> **Source data**:
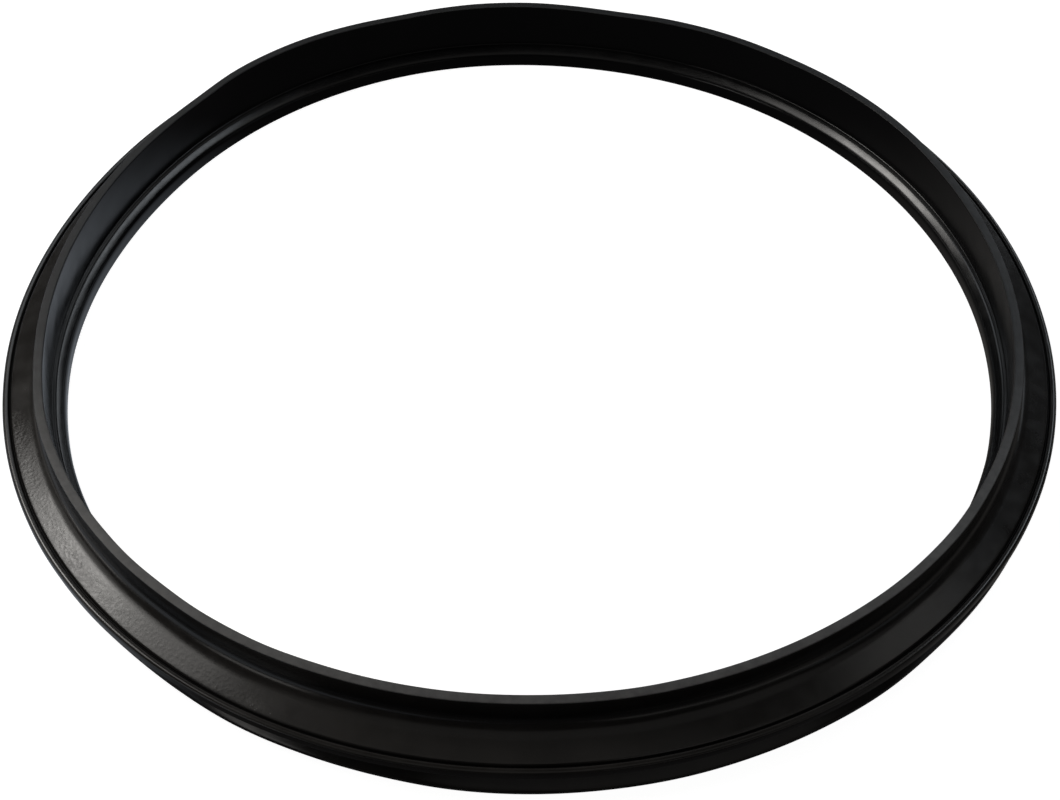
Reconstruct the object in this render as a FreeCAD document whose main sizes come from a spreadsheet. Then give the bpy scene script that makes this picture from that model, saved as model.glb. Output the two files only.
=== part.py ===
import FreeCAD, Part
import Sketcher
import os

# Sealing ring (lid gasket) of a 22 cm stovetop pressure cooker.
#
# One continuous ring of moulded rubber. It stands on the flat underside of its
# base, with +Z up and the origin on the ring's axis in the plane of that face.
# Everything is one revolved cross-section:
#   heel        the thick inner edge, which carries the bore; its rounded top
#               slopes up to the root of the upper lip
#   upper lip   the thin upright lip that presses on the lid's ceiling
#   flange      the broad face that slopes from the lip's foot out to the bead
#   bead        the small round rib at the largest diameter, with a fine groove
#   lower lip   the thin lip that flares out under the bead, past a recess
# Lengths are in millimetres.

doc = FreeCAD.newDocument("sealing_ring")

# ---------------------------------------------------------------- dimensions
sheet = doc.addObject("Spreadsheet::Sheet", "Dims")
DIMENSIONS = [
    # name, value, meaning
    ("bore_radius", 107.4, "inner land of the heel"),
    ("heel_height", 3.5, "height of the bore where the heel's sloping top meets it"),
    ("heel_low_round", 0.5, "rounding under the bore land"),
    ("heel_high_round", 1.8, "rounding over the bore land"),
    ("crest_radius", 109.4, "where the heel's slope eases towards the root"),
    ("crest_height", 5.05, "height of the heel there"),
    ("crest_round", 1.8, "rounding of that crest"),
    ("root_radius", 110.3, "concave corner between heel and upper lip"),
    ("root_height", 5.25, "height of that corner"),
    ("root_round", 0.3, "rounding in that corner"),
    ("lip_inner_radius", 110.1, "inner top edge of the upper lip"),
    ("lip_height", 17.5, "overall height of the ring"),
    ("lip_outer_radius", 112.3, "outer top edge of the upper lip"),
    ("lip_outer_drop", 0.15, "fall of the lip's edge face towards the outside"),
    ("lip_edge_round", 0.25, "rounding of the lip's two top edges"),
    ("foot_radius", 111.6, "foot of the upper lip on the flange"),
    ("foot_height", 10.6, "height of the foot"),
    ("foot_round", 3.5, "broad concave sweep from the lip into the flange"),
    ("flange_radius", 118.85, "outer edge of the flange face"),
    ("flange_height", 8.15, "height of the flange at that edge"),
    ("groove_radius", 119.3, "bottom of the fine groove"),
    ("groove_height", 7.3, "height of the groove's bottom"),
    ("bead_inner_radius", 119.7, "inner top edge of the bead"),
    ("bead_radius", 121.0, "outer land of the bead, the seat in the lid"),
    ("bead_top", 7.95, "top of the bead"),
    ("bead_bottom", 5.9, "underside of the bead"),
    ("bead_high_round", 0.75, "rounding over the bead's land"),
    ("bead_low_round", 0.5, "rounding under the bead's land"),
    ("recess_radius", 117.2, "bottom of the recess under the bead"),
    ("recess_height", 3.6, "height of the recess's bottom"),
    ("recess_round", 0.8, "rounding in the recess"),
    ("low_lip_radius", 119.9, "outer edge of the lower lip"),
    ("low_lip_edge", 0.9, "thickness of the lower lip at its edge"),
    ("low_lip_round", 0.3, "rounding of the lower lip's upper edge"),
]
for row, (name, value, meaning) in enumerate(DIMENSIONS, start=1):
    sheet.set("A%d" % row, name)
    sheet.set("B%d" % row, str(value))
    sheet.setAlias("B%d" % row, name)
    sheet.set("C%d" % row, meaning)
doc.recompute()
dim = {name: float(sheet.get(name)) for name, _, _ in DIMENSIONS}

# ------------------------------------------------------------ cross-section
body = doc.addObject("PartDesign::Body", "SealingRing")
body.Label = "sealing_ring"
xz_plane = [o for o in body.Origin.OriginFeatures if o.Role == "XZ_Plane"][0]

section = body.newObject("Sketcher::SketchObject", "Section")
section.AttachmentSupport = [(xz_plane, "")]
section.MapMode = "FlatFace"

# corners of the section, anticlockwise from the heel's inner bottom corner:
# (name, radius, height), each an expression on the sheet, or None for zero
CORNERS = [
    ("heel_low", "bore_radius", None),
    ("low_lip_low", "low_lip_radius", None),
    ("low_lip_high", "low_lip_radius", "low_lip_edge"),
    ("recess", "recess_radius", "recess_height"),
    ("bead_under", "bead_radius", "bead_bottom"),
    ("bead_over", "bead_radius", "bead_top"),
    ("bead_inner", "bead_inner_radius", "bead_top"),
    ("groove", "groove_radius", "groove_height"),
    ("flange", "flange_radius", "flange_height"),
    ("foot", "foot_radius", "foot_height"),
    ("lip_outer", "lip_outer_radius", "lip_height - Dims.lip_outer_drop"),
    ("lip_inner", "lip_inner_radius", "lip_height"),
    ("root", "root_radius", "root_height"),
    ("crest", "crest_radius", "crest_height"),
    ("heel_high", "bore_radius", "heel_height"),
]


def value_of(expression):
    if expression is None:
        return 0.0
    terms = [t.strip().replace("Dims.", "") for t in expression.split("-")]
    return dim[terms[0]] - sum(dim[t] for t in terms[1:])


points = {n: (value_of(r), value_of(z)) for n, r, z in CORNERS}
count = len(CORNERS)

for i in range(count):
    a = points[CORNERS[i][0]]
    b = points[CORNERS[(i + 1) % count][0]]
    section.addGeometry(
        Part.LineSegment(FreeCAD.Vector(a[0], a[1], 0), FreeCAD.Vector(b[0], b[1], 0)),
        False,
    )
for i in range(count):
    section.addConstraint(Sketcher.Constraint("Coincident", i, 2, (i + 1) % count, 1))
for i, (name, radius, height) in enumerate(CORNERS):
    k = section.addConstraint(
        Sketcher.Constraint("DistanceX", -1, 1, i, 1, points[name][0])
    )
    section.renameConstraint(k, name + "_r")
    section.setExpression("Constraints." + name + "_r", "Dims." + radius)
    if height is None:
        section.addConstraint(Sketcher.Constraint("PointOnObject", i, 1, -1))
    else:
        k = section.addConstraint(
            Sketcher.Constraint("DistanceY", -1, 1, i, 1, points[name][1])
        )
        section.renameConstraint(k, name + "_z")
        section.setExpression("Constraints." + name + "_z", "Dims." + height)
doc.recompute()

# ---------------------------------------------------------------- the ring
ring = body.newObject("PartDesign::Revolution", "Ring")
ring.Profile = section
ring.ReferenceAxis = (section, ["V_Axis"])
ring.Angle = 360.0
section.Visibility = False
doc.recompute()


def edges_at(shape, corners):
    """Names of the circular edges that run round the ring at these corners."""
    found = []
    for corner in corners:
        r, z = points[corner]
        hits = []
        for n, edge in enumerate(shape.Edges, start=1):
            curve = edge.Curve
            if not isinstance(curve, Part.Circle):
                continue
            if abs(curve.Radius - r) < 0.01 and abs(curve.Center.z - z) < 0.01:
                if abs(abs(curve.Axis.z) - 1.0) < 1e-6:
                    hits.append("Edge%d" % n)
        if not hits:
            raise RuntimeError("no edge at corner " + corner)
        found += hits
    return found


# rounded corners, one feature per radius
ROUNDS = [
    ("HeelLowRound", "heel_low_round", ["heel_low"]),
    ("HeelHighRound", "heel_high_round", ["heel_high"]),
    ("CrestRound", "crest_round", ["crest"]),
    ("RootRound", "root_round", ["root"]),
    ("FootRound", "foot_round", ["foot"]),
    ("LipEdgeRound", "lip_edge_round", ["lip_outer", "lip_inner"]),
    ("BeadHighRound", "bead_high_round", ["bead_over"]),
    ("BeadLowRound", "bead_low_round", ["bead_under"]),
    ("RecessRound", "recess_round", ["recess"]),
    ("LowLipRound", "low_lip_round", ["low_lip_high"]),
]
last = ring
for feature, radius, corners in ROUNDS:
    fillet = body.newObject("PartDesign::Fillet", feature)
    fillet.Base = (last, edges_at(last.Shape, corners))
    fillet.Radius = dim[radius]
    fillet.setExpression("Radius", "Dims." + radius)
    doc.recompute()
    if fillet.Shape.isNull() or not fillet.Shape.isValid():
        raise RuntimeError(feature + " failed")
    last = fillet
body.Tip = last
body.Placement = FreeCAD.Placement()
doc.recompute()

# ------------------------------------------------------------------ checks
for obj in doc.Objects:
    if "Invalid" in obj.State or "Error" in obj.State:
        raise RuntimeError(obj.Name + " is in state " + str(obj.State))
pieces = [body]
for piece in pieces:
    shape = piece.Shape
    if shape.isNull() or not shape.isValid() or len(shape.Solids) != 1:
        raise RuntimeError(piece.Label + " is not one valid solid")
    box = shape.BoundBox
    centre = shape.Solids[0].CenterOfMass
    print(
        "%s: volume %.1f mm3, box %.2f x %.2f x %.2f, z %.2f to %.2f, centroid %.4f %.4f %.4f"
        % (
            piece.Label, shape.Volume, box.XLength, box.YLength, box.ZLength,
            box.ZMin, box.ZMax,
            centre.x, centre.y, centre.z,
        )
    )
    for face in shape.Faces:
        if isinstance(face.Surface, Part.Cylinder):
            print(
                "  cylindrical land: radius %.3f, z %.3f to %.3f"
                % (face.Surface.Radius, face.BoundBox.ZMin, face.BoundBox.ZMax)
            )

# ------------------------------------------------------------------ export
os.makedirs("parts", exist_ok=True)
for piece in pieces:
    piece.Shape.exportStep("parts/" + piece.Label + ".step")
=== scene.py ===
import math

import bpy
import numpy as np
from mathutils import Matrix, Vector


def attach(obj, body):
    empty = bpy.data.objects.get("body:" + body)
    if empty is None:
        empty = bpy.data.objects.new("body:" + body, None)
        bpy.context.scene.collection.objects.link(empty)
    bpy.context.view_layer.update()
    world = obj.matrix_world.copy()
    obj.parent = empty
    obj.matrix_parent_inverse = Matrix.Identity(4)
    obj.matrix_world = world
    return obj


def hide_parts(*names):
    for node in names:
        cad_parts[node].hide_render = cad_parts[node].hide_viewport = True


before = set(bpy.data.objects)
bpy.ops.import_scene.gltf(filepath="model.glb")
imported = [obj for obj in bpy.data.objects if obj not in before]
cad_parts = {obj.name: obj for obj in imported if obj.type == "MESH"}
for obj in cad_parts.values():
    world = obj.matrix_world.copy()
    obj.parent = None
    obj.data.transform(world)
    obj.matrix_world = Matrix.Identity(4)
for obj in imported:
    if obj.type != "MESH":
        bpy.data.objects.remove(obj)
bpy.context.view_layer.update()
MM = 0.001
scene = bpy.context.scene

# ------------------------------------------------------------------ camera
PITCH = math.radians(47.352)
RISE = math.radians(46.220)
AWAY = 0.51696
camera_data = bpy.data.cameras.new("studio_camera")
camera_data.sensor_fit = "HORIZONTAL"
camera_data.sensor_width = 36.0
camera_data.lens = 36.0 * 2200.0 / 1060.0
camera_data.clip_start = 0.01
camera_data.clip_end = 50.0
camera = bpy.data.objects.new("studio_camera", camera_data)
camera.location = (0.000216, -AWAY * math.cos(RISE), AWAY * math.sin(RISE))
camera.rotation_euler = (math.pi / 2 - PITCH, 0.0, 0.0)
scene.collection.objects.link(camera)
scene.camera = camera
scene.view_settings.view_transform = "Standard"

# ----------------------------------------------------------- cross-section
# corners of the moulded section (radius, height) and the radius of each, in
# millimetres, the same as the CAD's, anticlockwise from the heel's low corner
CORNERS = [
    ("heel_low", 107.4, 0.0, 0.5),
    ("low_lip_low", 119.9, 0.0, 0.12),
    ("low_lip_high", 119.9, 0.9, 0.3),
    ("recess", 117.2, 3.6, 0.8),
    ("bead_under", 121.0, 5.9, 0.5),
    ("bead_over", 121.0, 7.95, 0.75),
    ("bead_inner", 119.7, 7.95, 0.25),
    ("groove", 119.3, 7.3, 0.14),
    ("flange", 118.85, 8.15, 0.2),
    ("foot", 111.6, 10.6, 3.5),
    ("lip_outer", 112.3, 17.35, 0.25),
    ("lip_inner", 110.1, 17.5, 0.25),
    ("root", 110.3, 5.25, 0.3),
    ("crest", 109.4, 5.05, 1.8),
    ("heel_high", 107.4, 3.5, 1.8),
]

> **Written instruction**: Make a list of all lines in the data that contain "True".

> **Answer to the problem**:
os.makedirs("parts", exist_ok=True)
        cad_parts[node].hide_render = cad_parts[node].hide_viewport = True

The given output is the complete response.